BEGIN

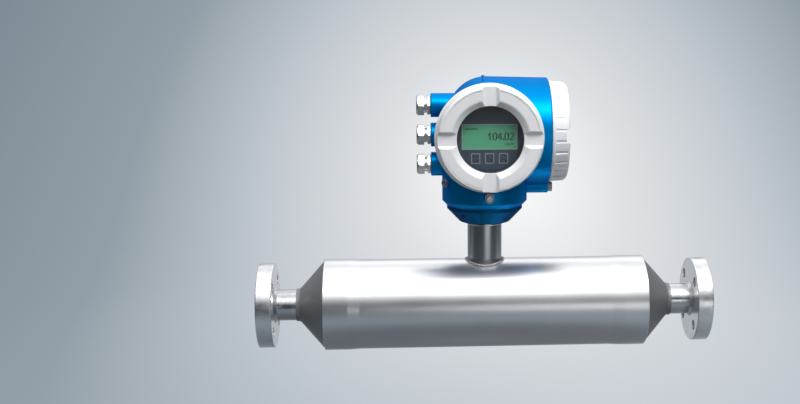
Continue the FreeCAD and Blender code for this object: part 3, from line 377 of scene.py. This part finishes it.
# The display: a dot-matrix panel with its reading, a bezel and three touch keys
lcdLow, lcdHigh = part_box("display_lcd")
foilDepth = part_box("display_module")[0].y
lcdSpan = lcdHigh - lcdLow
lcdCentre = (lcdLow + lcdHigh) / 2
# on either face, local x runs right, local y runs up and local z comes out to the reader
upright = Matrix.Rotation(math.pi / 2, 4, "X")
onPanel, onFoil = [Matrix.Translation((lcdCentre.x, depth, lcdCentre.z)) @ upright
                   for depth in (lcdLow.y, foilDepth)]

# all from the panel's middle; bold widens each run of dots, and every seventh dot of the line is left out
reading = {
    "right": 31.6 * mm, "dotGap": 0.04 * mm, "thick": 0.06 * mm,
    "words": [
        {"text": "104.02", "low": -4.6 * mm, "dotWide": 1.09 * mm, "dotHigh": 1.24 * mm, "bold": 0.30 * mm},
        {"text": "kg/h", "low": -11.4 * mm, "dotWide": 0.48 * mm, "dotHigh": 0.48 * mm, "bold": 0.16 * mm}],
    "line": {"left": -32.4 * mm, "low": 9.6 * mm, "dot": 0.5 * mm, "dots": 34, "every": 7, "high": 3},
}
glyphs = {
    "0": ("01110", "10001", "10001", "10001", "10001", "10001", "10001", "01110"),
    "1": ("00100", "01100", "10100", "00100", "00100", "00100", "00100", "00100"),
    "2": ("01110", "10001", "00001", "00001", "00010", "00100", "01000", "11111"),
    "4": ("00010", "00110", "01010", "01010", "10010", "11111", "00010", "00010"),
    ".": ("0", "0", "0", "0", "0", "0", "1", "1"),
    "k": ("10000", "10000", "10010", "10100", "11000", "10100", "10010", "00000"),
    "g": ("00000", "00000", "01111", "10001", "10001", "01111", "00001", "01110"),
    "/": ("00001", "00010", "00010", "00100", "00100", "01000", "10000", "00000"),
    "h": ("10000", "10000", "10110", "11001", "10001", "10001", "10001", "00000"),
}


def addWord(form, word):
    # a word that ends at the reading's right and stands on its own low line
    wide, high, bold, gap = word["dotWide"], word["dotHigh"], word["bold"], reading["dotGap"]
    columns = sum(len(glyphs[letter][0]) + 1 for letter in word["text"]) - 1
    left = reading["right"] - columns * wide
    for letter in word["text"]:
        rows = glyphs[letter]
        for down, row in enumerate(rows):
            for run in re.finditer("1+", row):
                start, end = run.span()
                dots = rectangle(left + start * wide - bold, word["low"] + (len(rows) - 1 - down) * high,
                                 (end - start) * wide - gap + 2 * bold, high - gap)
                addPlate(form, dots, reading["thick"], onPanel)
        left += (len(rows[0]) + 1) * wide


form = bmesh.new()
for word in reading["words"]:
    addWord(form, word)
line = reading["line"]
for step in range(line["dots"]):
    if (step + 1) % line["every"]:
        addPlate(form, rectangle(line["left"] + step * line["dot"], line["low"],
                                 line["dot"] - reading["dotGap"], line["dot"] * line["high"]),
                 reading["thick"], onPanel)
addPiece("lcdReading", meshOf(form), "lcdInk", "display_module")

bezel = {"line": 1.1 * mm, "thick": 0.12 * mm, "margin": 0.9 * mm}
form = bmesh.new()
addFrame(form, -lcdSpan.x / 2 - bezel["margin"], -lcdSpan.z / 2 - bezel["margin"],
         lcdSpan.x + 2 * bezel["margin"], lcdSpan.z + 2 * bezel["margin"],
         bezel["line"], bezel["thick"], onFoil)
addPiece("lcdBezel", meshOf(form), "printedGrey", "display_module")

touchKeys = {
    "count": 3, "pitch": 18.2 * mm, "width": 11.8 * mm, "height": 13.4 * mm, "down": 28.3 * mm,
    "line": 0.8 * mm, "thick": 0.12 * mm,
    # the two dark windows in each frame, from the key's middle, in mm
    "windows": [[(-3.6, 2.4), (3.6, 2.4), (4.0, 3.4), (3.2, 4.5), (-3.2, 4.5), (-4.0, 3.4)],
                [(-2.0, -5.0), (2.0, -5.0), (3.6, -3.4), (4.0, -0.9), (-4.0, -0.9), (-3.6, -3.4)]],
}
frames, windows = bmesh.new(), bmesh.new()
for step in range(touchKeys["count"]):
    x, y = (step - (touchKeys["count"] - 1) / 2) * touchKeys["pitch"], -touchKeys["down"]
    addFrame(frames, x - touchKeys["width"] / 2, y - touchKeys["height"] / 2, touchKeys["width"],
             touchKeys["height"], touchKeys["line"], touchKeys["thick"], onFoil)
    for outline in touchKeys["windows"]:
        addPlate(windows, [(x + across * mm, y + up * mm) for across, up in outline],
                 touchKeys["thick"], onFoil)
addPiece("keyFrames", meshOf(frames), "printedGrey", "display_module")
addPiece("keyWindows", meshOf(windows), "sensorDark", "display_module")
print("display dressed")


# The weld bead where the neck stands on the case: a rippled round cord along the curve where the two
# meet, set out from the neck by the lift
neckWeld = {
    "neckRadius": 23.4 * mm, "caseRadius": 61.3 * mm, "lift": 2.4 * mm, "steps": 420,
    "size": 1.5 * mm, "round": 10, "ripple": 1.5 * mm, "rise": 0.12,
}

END

## JOB
Reproduce the data shown above exactly.

## RESPONSE FOR THIS EXERCISE
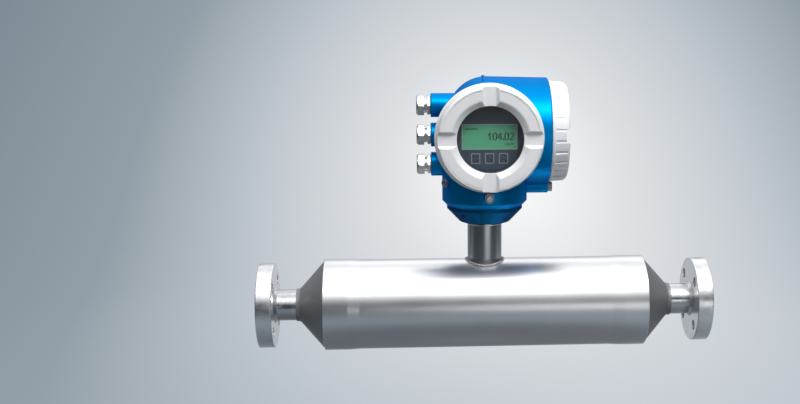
Continue the FreeCAD and Blender code for this object: part 3, from line 377 of scene.py. This part finishes it.
# The display: a dot-matrix panel with its reading, a bezel and three touch keys
lcdLow, lcdHigh = part_box("display_lcd")
foilDepth = part_box("display_module")[0].y
lcdSpan = lcdHigh - lcdLow
lcdCentre = (lcdLow + lcdHigh) / 2
# on either face, local x runs right, local y runs up and local z comes out to the reader
upright = Matrix.Rotation(math.pi / 2, 4, "X")
onPanel, onFoil = [Matrix.Translation((lcdCentre.x, depth, lcdCentre.z)) @ upright
                   for depth in (lcdLow.y, foilDepth)]

# all from the panel's middle; bold widens each run of dots, and every seventh dot of the line is left out
reading = {
    "right": 31.6 * mm, "dotGap": 0.04 * mm, "thick": 0.06 * mm,
    "words": [
        {"text": "104.02", "low": -4.6 * mm, "dotWide": 1.09 * mm, "dotHigh": 1.24 * mm, "bold": 0.30 * mm},
        {"text": "kg/h", "low": -11.4 * mm, "dotWide": 0.48 * mm, "dotHigh": 0.48 * mm, "bold": 0.16 * mm}],
    "line": {"left": -32.4 * mm, "low": 9.6 * mm, "dot": 0.5 * mm, "dots": 34, "every": 7, "high": 3},
}
glyphs = {
    "0": ("01110", "10001", "10001", "10001", "10001", "10001", "10001", "01110"),
    "1": ("00100", "01100", "10100", "00100", "00100", "00100", "00100", "00100"),
    "2": ("01110", "10001", "00001", "00001", "00010", "00100", "01000", "11111"),
    "4": ("00010", "00110", "01010", "01010", "10010", "11111", "00010", "00010"),
    ".": ("0", "0", "0", "0", "0", "0", "1", "1"),
    "k": ("10000", "10000", "10010", "10100", "11000", "10100", "10010", "00000"),
    "g": ("00000", "00000", "01111", "10001", "10001", "01111", "00001", "01110"),
    "/": ("00001", "00010", "00010", "00100", "00100", "01000", "10000", "00000"),
    "h": ("10000", "10000", "10110", "11001", "10001", "10001", "10001", "00000"),
}


def addWord(form, word):
    # a word that ends at the reading's right and stands on its own low line
    wide, high, bold, gap = word["dotWide"], word["dotHigh"], word["bold"], reading["dotGap"]
    columns = sum(len(glyphs[letter][0]) + 1 for letter in word["text"]) - 1
    left = reading["right"] - columns * wide
    for letter in word["text"]:
        rows = glyphs[letter]
        for down, row in enumerate(rows):
            for run in re.finditer("1+", row):
                start, end = run.span()
                dots = rectangle(left + start * wide - bold, word["low"] + (len(rows) - 1 - down) * high,
                                 (end - start) * wide - gap + 2 * bold, high - gap)
                addPlate(form, dots, reading["thick"], onPanel)
        left += (len(rows[0]) + 1) * wide


form = bmesh.new()
for word in reading["words"]:
    addWord(form, word)
line = reading["line"]
for step in range(line["dots"]):
    if (step + 1) % line["every"]:
        addPlate(form, rectangle(line["left"] + step * line["dot"], line["low"],
                                 line["dot"] - reading["dotGap"], line["dot"] * line["high"]),
                 reading["thick"], onPanel)
addPiece("lcdReading", meshOf(form), "lcdInk", "display_module")

bezel = {"line": 1.1 * mm, "thick": 0.12 * mm, "margin": 0.9 * mm}
form = bmesh.new()
addFrame(form, -lcdSpan.x / 2 - bezel["margin"], -lcdSpan.z / 2 - bezel["margin"],
         lcdSpan.x + 2 * bezel["margin"], lcdSpan.z + 2 * bezel["margin"],
         bezel["line"], bezel["thick"], onFoil)
addPiece("lcdBezel", meshOf(form), "printedGrey", "display_module")

touchKeys = {
    "count": 3, "pitch": 18.2 * mm, "width": 11.8 * mm, "height": 13.4 * mm, "down": 28.3 * mm,
    "line": 0.8 * mm, "thick": 0.12 * mm,
    # the two dark windows in each frame, from the key's middle, in mm
    "windows": [[(-3.6, 2.4), (3.6, 2.4), (4.0, 3.4), (3.2, 4.5), (-3.2, 4.5), (-4.0, 3.4)],
                [(-2.0, -5.0), (2.0, -5.0), (3.6, -3.4), (4.0, -0.9), (-4.0, -0.9), (-3.6, -3.4)]],
}
frames, windows = bmesh.new(), bmesh.new()
for step in range(touchKeys["count"]):
    x, y = (step - (touchKeys["count"] - 1) / 2) * touchKeys["pitch"], -touchKeys["down"]
    addFrame(frames, x - touchKeys["width"] / 2, y - touchKeys["height"] / 2, touchKeys["width"],
             touchKeys["height"], touchKeys["line"], touchKeys["thick"], onFoil)
    for outline in touchKeys["windows"]:
        addPlate(windows, [(x + across * mm, y + up * mm) for across, up in outline],
                 touchKeys["thick"], onFoil)
addPiece("keyFrames", meshOf(frames), "printedGrey", "display_module")
addPiece("keyWindows", meshOf(windows), "sensorDark", "display_module")
print("display dressed")


# The weld bead where the neck stands on the case: a rippled round cord along the curve where the two
# meet, set out from the neck by the lift
neckWeld = {
    "neckRadius": 23.4 * mm, "caseRadius": 61.3 * mm, "lift": 2.4 * mm, "steps": 420,
    "size": 1.5 * mm, "round": 10, "ripple": 1.5 * mm, "rise": 0.12,
}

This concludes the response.